I'm Zoe Murphy - a furniture and textile designer from Margate in Kent. I work with second hand furniture pieces, restoring them, sometimes remodelling them, and screen printing designed patterns and illustrations all over them. These are often based on my home town of Margate, or are all about the travels and trips I take with the studio.
How did you start your journey in furniture and textile design and shape your early career?
I had studied printed textile design at university and was always preoccupied with rejuvenating unwanted things. I found that print was a great way for me to cover damage and make unloved items something that people could connect with again. I based my final year project on my home town of Margate as a place that also needed loving and attending to again. The furniture that I printed with images of the British seaside and amusement culture proved very popular and my job was born out of that collection.
Was your graduate program in Loughborough University really suitable for you? How did you shape your skills while studying?
I found the course that I was studying was ideal for me, as it focussed mostly on the creative and conceptual side of design and wasn't geared towards teaching you how make or run a business. Those elements I picked after university either from experience or from help from others. When studying my BA in Printed textile design we learned how to print onto fabric, design like professionals, and how to have great ideas about our work. This was invaluable to me because I think it's that kind of brain stretching isn't as easy to do on your own outside of the university environment.
What helps you to keep things fresh and the creative process invigorating?

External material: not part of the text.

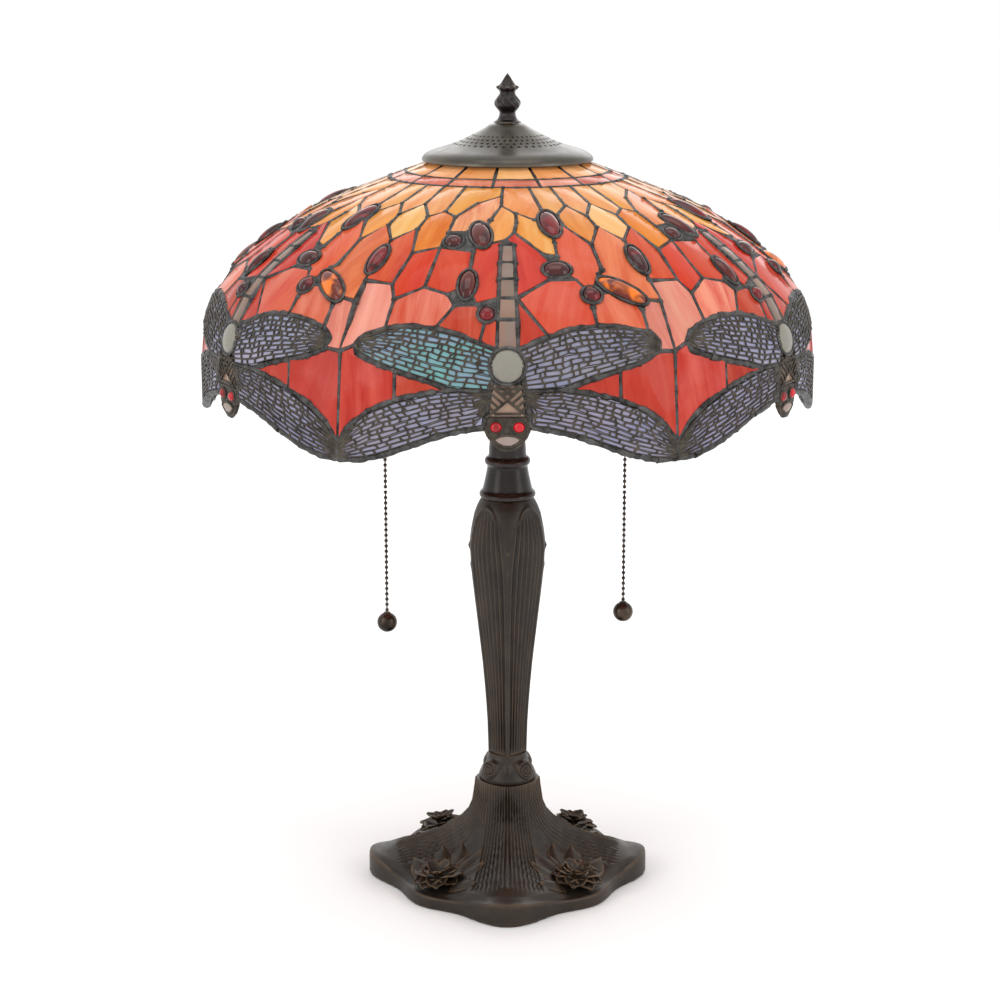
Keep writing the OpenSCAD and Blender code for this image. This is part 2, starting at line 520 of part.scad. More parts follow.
// ---- Column, collar and base: square-cornered sections with the corners to the four sides ----
// Section radius at angle t for corner radius c; p = 2 is round and smaller p is more square
function corner_r(t, c, p) = c / pow(pow(abs(cos(t)), p) + pow(abs(sin(t)), p), 1 / p);
// Closed skin through a list of equal rings
module skin(rings) {
  n = len(rings[0]);
  m = len(rings);
  polyhedron(points = [for (r = rings, p = r) p], faces = concat(
    [[for (i = [n - 1:-1:0]) i]],
    [[for (i = [0:n - 1]) (m - 1) * n + i]],
    [for (k = [0:m - 2], i = [0:n - 1]) [k * n + i, k * n + (i + 1) % n, (k + 1) * n + i]],
    [for (k = [0:m - 2], i = [0:n - 1]) [k * n + (i + 1) % n, (k + 1) * n + (i + 1) % n,
      (k + 1) * n + i]]));
}
round_n = 48;
function section(z, c, p) = [for (i = [0:round_n - 1]) let (t = i * 360 / round_n,
  r = corner_r(t, c, p)) [r * cos(t), r * sin(t), z]];
// [height, corner radius as a share of the widest, squareness]
column_rings = [[92, 0.5, 1.45], [113.8, 0.524, 1.42], [143.2, 0.601, 1.4], [172.7, 0.716, 1.4],
  [202.2, 0.845, 1.42], [225, 0.945, 1.45], [243.4, 1, 1.5], [255, 0.96, 1.55],
  [262, 0.915, 1.6], [268, 0.865, 1.7], [273, 0.795, 1.8], [277.5, 0.71, 2]];
module column_casting() color(bronze) difference() {
  skin([for (r = column_rings) section(r[0], r[1] * column_r, r[2])]);
  cylinder(h = 300, r = 6.4);
}
module column_collar() color(bronze) difference() {
  rotate_extrude() polygon([[0, 277.8], [19, 277.8], [19.2, 281], [17.2, 283.6], [16, 288],
    [15, 294], [14.2, 298], [13.8, 300], [15.4, 301.6], [15.8, 303.6], [15, 305.6],
    [13.2, 306.6], [13, 312], [12, 318], [0, 318]]);
  translate([0, 0, 270]) cylinder(h = 60, r = tube_r + 0.1);
}
collar_profile = [[0, 72.6], [19.4, 72.6], [19.6, 75], [18, 80], [15.8, 85], [12.6, 91.8], [0, 91.8]];
scroll_r = 6;
module volute_collar() color(bronze) difference() {
  union() {
    rotate_extrude() polygon(collar_profile);
    for (i = [0:3]) rotate([0, 0, 45 + i * 90]) translate([6, 0, 81.4]) rotate([0, 90, 0])
      cylinder(h = 12, r = scroll_r);
  }
  translate([0, 0, 60]) cylinder(h = 50, r = tube_r + 0.1);
}
// Base: neck ring, then rings out to the rim, high along the lobes and low between them
neck_z = 72.2;
neck_r = 22.3;
ridge_line = [[18, neck_z], [22.4, 66], [24, 55], [26.5, 49], [32, 43], [40, 37], [50, 31.5],
  [65, 25.5], [80, 21], [92, 18.6], [104, 17.4]];
valley_line = [[16, neck_z], [19.5, 62], [22.5, 50], [27, 39], [34, 28.5], [42, 20.5],
  [52, 15], [64, 12.4], [78, 11], [104, 10]];
function rim_r(t) = base_reach - 9.5 + 5.5 * cos(4 * t) + 4 * cos(8 * t);
function rim_z(t) = 12 + 4 * cos(4 * t) + 1.5 * cos(8 * t);
function ridge_share(t) = pow((1 + cos(4 * t)) / 2, 1.3);
function base_z(t, r) = let (w = ridge_share(t))
  w * lookup(r, ridge_line) + (1 - w) * lookup(r, valley_line);
base_n = 72;
base_steps = [0, 0.03, 0.07, 0.12, 0.19, 0.28, 0.4, 0.55, 0.72, 0.9];
function base_ring(u) = [for (i = [0:base_n - 1]) let (t = i * 360 / base_n,
  r = (1 - u) * corner_r(t, neck_r, 1.6) + u * (rim_r(t) - 2)) [r * cos(t), r * sin(t),
  u == 0 ? neck_z : base_z(t, r)]];
function rim_ring(inset, z_share) = [for (i = [0:base_n - 1]) let (t = i * 360 / base_n,
  r = rim_r(t) - inset) [r * cos(t), r * sin(t), z_share * rim_z(t)]];
felt_t = 1.6;
module base_casting() color(bronze) difference() {
  skin(concat([rim_ring(2, 0), rim_ring(0, 0.12), rim_ring(0.2, 0.8), rim_ring(1.4, 1)],
    [for (k = [len(base_steps) - 1:-1:0]) base_ring(base_steps[k])]));
  translate([0, 0, -1]) cylinder(h = 100, r = tube_r + 0.3);
  translate([0, 0, -1]) cylinder(h = 1 + felt_t, r = 80.3);
  rotate_extrude() polygon([[0, felt_t - 0.1], [78, felt_t - 0.1], [78, 5], [60, 8], [48, 11],
    [38, 15], [29, 22], [20, 32], [13, base_ceiling], [0, base_ceiling]]);
  translate([0, 70, grommet_z]) rotate([-90, 0, 0]) cylinder(h = 40, r = grommet_r);
}
grommet_z = 8;
grommet_r = 5;
module base_washer() color([0.7, 0.7, 0.7]) translate([0, 0, base_ceiling - 2]) difference() {
  cylinder(h = 1.9, r = 11);
  translate([0, 0, -1]) cylinder(h = 5, r = tube_r + 0.1);
}
module felt_pad() color([0.12, 0.25, 0.15]) difference() {
  cylinder(h = felt_t - 0.1, r = 80);
  translate([0, 0, -1]) cylinder(h = 5, r = 12);
}
module cord_grommet() color([0.08, 0.08, 0.08]) translate([0, 0, grommet_z])
  rotate([-90, 0, 0]) difference() {
    union() {
      translate([0, 0, base_reach - 8]) cylinder(h = 8.05, r = grommet_r);
      translate([0, 0, base_reach + 0.05]) cylinder(h = 1.4, r = grommet_r + 1.6);
    }
    translate([0, 0, base_reach - 20]) cylinder(h = 40, r = 3.4);
  }

crown_panes();
band_panes();
amber_panes();
leaf_panes();
red_panes();
rose_panes();
vee_panes();
round_jewels();
oval_jewels();
tail_segments();
thorax_glass();
belly_glass();
mouth_glass();
eyes();
body_lattices();
dragonfly_heads();
upper_wing_glass();
lower_wing_glass();
upper_wing_filigree();
lower_wing_filigree();
crown_seams();
leaf_seams();
red_seams();
shade_ring();
heat_cap();
finial();
finial_insert();
finial_stud();
threaded_tube();
shade_wheel();
tube_nuts();
cluster_body();
cluster_arms();
holder_caps();
holder_shells();
switch_bodies();
screw_shells();
centre_contacts();
left_ratchet();
right_ratchet();
chain_bells();
left_pull_link();
right_pull_link();
left_chain_upper();
right_chain_upper();
left_chain_lower();
right_chain_lower();
left_chain_ball();
right_chain_ball();
bulb_glass();
bulb_caps();
column_collar();
column_casting();
volute_collar();
base_casting();
base_washer();
felt_pad();
cord_grommet();
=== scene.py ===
# %% [markdown]
# # A leaded-glass table lamp
# This lesson builds the looks of a dragonfly table lamp around its measured parts. Each
# step names the real piece, says how it could be made, and then makes it. Sizes are in
# millimetres where the pattern is drawn and in metres where a mesh is made. The lamp
# stands on z = 0, its front faces -Y.

# %% Load the measured lamp
import bpy, math, random
from mathutils import Matrix, Vector


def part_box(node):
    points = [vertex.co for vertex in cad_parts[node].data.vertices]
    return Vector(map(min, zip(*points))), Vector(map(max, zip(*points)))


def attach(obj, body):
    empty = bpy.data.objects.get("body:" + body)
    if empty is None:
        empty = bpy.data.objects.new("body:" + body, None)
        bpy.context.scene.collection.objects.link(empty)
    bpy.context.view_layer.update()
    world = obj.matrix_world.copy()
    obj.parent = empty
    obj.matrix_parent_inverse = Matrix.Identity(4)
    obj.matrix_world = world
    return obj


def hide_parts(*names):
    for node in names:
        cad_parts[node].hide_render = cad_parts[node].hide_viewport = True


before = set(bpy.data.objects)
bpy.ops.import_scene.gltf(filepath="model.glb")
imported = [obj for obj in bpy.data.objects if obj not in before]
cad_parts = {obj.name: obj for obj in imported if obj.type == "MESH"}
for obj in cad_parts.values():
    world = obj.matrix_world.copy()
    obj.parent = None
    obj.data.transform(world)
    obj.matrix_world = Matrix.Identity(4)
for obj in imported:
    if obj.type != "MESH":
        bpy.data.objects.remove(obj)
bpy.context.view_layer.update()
MM = 0.001
TURN = 2 * math.pi
PANE_THICK = 0.003          # metres of glass, and of the plates that lie level with it
SIXTHS = range(0, 360, 60)  # the angles at which the shade's pattern repeats

# %% [markdown]
# The camera comes first, so that everything made later is made for a known view. It
# stands 1.5 m in front of the lamp, looks down a little, and uses a long lens, which keeps
# the dome from bulging.

# %% Camera
bpy.ops.object.camera_add(location=(0, -1.500, 0.6377),
                          rotation=(math.radians(90 - 13.59), 0, 0))
camera = bpy.context.object
camera.data.lens = 80.15
camera.data.shift_x = -0.0075
camera.data.dof.use_dof = False
bpy.context.scene.camera = camera
bpy.context.scene.view_settings.view_transform = "Standard"
print("camera lens", camera.data.lens, "mm")

# %% [markdown]
# A lamp is shown best on a plain pale sweep. One large floor with soft light from both
# sides, from above and from behind gives the metal long soft reflections and leaves the
# glass evenly lit.

# %% Floor and studio lights
def linear(*rgb):
    """Paint-chart colours, 0 to 255, as the linear values that a shader wants."""
    return [c / 255 / 12.92 if c <= 10 else ((c / 255 + 0.055) / 1.055) ** 2.4
            for c in rgb] + [1.0]


bpy.ops.mesh.primitive_plane_add(size=200)
floor = bpy.context.object
floor.name = "studio_floor"
paper = bpy.data.materials.new("pale paper")
paper.use_nodes = True
paper_inputs = paper.node_tree.nodes["Principled BSDF"].inputs
paper_inputs["Base Color"].default_value = (0.93, 0.93, 0.93, 1)
paper_inputs["Roughness"].default_value = 0.9
floor.data.materials.append(paper)
world = bpy.data.worlds.new("studio")
bpy.context.scene.world = world
world.use_nodes = True
backdrop = world.node_tree.nodes["Background"].inputs
backdrop["Color"].default_value = (1, 1, 1, 1)
backdrop["Strength"].default_value = 1.08


def softbox(name, place, aim, size, watts):
    lamp = bpy.data.lights.new(name, "AREA")
    lamp.shape, lamp.energy = "RECTANGLE", watts
    lamp.size, lamp.size_y = size
    holder = bpy.data.objects.new(name, lamp)
    bpy.context.scene.collection.objects.link(holder)
    holder.location = place
    holder.rotation_euler = (Vector(aim) - Vector(place)).to_track_quat("-Z", "Y").to_euler()


softbox("left_softbox", (-1.5, -1.1, 1.0), (0, 0, 0.3), (0.8, 1.4), 7)
softbox("right_softbox", (1.6, -0.9, 0.9), (0, 0, 0.3), (0.7, 1.4), 6)
softbox("top_softbox", (0, -0.3, 2.0), (0, 0, 0.3), (1.4, 1.0), 6)
softbox("back_softbox", (0.2, 1.8, 1.2), (0, 0, 0.35), (1.6, 1.0), 5)

# %% [markdown]
# A few bench habits are used on every piece: work on only that piece, settle its place
# into its mesh, apply each modifier as soon as it is right, merge doubled points, and turn
# all faces outward. The last habit here gives a finished piece its finish and its body, and
# hides the measured nodes that it stands for.

# %% Bench habits
def only(*pieces):
    bpy.ops.object.select_all(action="DESELECT")
    for piece in pieces:
        piece.select_set(True)
    bpy.context.view_layer.objects.active = pieces[0]


def settle(piece):
    only(piece)
    bpy.ops.object.transform_apply(location=True, rotation=True, scale=True)
    return piece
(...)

I love what I do very much, and every day that I get to print or draw or build is a delight for me. It's still exciting making work about Margate, partly because the town is changing so much around me. I make sure to take a trip away every year for new inspiration. A few years ago we went to Mexico for prints and patterns, and this year a trip to California is evoking lots of new design ideas.
Who are your favourite local or international designers whose work you are interested in?
I have always loved the photographs of Martin Parr for showing the humour in the everyday of certain cultures. I also have a soft spot for any furniture that is playful or exaggerated so always enjoy pieces like the 'wrongwoods' drawers by richard wood, or a lot of the seating and storage that was designed by the Memphis movement in the late eighties.